Is the Doctrine of Estoppel of no use in the process of debtor/collector relations? I think not! I think that it can have a very valid use, just not in this way. I have developed a totally new use for Estoppel in getting rid of paid collections/chargeoffs which I think will be of great value in that instance, but it remains unproven in a court of law as of this writing and we cannot be absolutely sure that it is valid until some time in the future when it is tried and ruled upon in a court of law. So if you use it, you must be aware that you do so at your own peril and that I am not an attorney and so am not qualified to tell you that it is valid or how a court might rule on it.

We also know that estoppel can have valid and positive results when used by a renter who is chronically late in paying his rent and the landlord finally tires of it and tries to evict on the grounds of lateness in paying the rent. That has been tested in a court of law and the defendant won because he had come to rely on the landlord's acceptance of late rent payments. Once a court of law rules on a particular matter we can then rely on it's veracity but until that happens then we have nothing but conjecture to rely on . In the final analysis it is the courts and their rulings that we must rely to know what the law says and what it means.

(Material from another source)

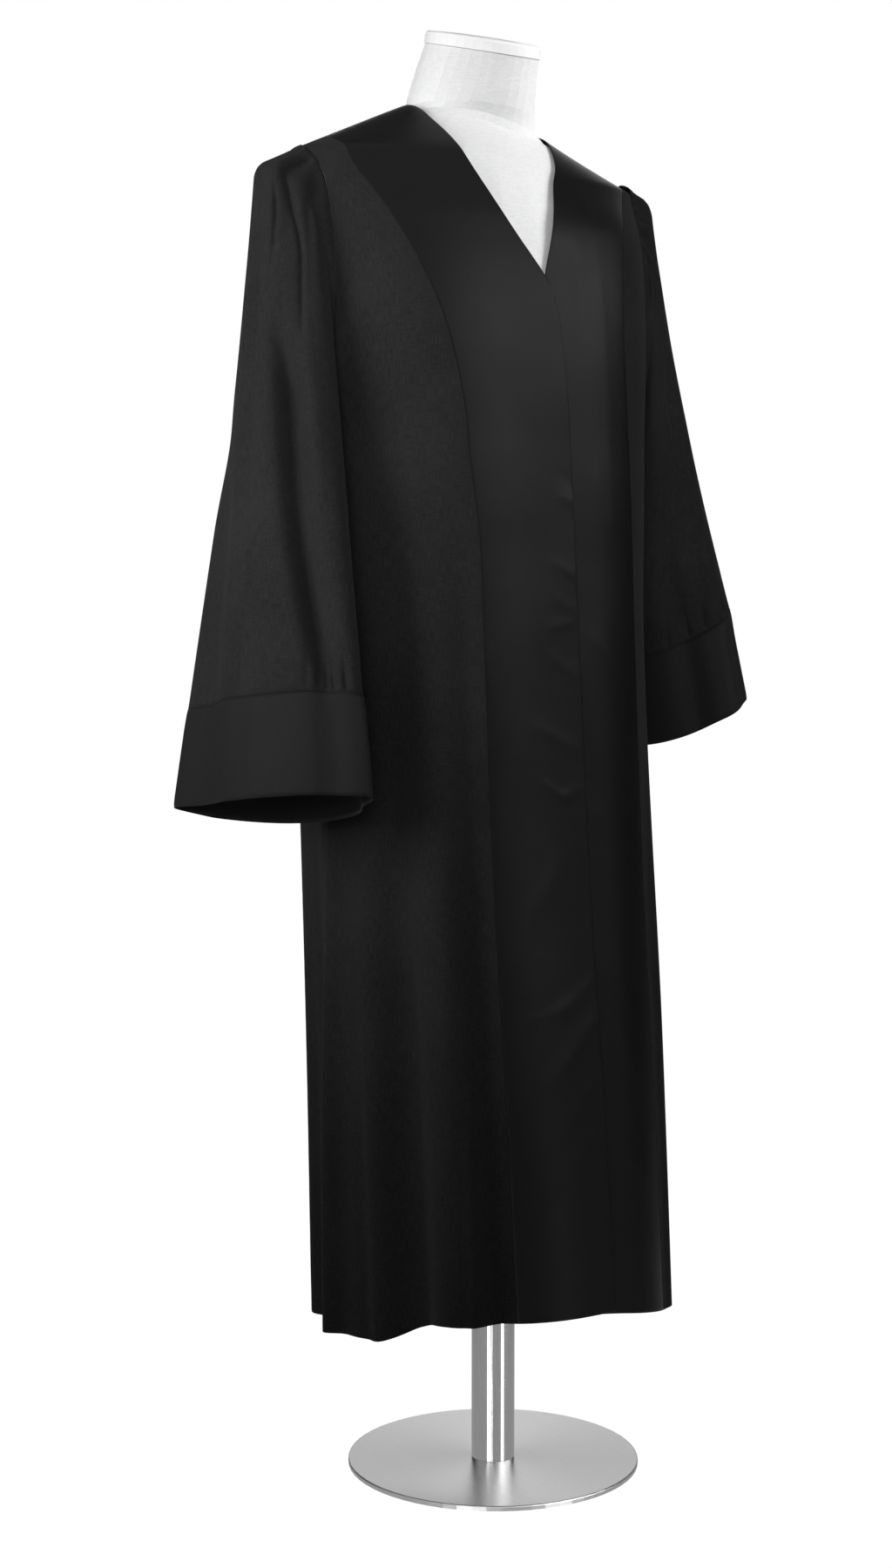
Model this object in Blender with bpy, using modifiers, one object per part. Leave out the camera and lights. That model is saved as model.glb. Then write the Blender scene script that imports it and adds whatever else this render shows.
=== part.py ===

In the final analysis, if we take someone's word for these ideas that prolificate throughout the internet and other places and that someone cannot back up what he says or claims to know about with court rulings then it is much better to just thank them for their good intentions and move on to others who can back up what they claim with the law and what the courts have ruled about the law. And if they cannot do that and tell you exactly what law, what section of the law and what the courts have ruled and give you the case cites for the court rulings that back up what they say then you probably ought to look elsewhere for your info.